England suffered heartbreak on the grandest stage as history makers Australia blasted their way to a record-extending seventh Women’s World Cup title at the Hagley Oval.
Meg Lanning’s side shattered Heather Knight’s hopes and dreams, and many records to boot, as they simply outclassed their opponents to lift the biggest trophy in the sport once again in Christchurch.
Australia, who have lost just one of their last 38 ODIs, went into the final as overwhelming favourites after breezing into the showpiece with an impressive perfect 100 per cent record.
And they showcased why they are widely considered as one of the best sporting sides in the world as they added the 50-over trophy to their T20 World Cup win and recent Ashes triumph.
England were huge underdogs to retain the trophy they won back in 2017. But they were desperate to turn the tables on their old rivals after being hammered Down Under just weeks before their title defence began.
They turned their faltering form around with five wins on the spin to give themselves a shot at becoming the first team since Australia in 1988 to successfully defend the Women’s World Cup.
But normal service resumed after Captain Knight, who stressed she did not regret the decision, decided to bowl first in perfect batting conditions. And if Knight does not rue that costly error, then she will definitely rue the dropped catches which lost her team the final.
England dropped Alyssa Healy, who went on to become the first ever women to surpass 500 runs in a World Cup, and Rachael Haynes — who finished with a hefty 497 herself — in the same over.
Player of the Tournament Healy smashed a phenomenal 170 off just 138 balls, the highest ever score in either a Men’s Women’s World Cup final. And her opening partnership of 160 with Haynes, who made 68, was also a Women’s World Cup final best as Australia amassed a huge 356-5.
🌏 Three months on the other side of the world representing their country
🦁 A fight back from the jaws of World Cup elimination
💪 A team that give everything for each other
❤️ A group of players that make us proud
Nat Sciver batted superbly to score an unbeaten 148, but England were never really in contention after being set a mammoth total, which would have been a world record run chase in Women’s ODIs, and were eventually bowled out for 285.
A crestfallen Knight admitted: "It has been a rollercoaster of a tournament. There is pride at the way we've fought and come back after the three losses. There are a lot of positives. The fact that we've shown that character and resilience to turn it around and be within a shot of winning the World Cup. Unfortunately, one win was too many for us.
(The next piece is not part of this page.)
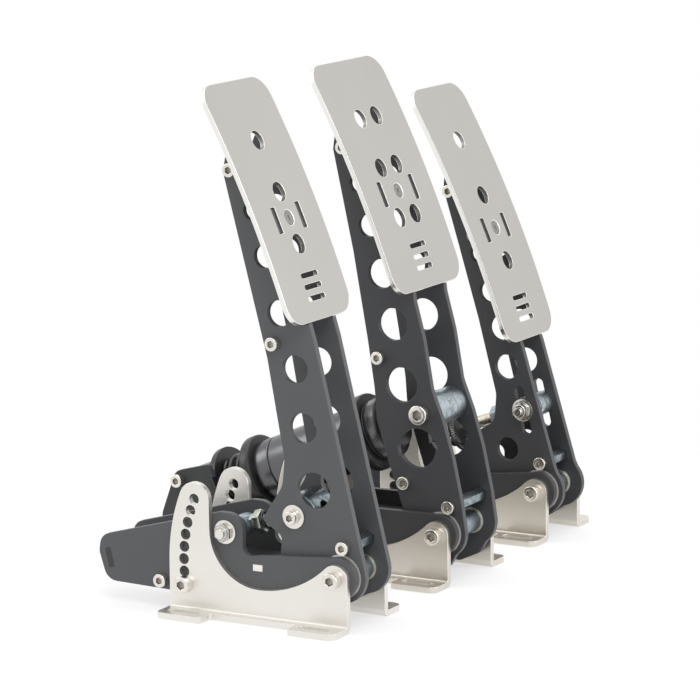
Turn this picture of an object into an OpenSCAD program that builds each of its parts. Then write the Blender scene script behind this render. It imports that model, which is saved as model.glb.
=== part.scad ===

"I guess we didn't quite find an answer [to Australia's batting]. It was an amazing wicket, and if we had kept them to just about 300, probably par, we were in with a good chance of chasing it down.
“You can judge the decision to bowl first in hindsight, but I wouldn’t change it.”
Successful skipper Lanning was understandably ecstatic after the dominant win and after lifting the trophy she said: “We’ll celebrate this one pretty hard! I'm really pleased with that. This tournament has been a long time coming - it has been in the back of our minds and there are no doubts we wanted this trophy in our cabinet. It has been an amazing effort over a number of years and to finish it off like this is amazing.
"Healy's knock was incredible. To do it in a World Cup final, I am probably not surprised, to be fair she's done it before as well. To be able to come out and play so well, to play those shots she was playing was ridiculous.”